Nevertheless, so excellent is the quality of the Infantry that if the whole force were launched in attack it is not impossible that they would carry everything before them. But after this first victory it will be necessary to push on and attack the Boers investing Ladysmith. The line of communications must be kept open behind the relieving army or it will be itself in the most terrible danger. Already the Boers' position beyond Potgieter's laps around us on three sides. What if we should break through, only to have the door shut behind us? At least two brigades would have to be left to hold the line of communications.

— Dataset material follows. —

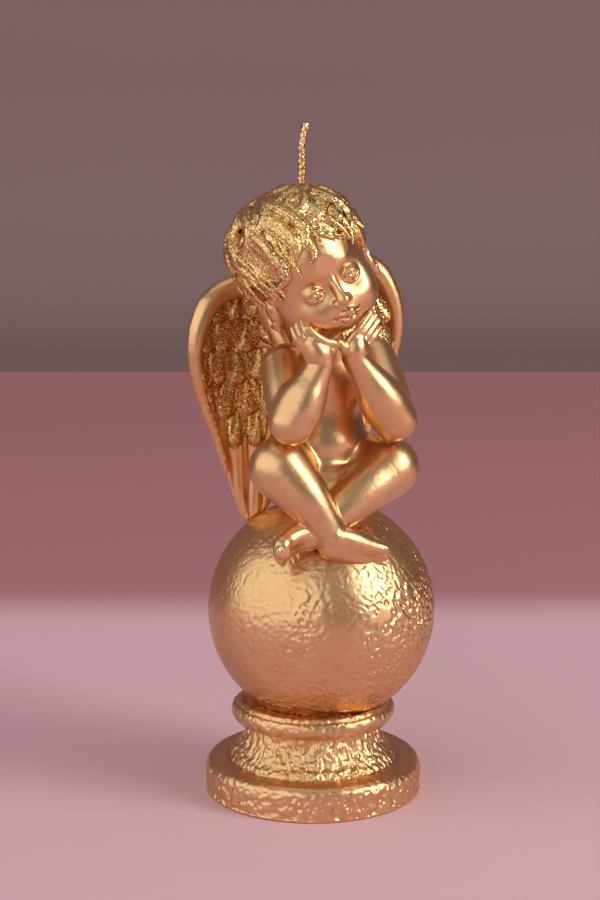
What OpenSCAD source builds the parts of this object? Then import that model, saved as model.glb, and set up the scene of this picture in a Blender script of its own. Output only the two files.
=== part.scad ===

The rest, weakened by several fierce and bloody engagements, would not be strong enough to effect the relief.

The idea of setting all on the turn of the battle is very grateful and pleasant to the mind of the army, which only asks for a decisive trial of strength, but Sir Redvers Buller has to remember that his army, besides being the Ladysmith Relief Column, is also the only force which can be spared to protect South Natal. Is he, therefore, justified in running the greatest risks? On the other hand, how can we let Ladysmith and all its gallant defenders fall into the hands of the enemy? It is agonising to contemplate such a conclusion to all the efforts and sacrifices that have been made. I believe and trust we shall try again. As long as there is fighting one does not reflect on this horrible situation. I have tried to explain some of the difficulties which confront the General. I am not now concerned with the attempts that have been made to overcome them. A great deal is incomprehensible, but it may be safely said that if Sir Redvers Buller cannot relieve Ladysmith with his present force we do not know of any other officer in the British Service who would be likely to succeed.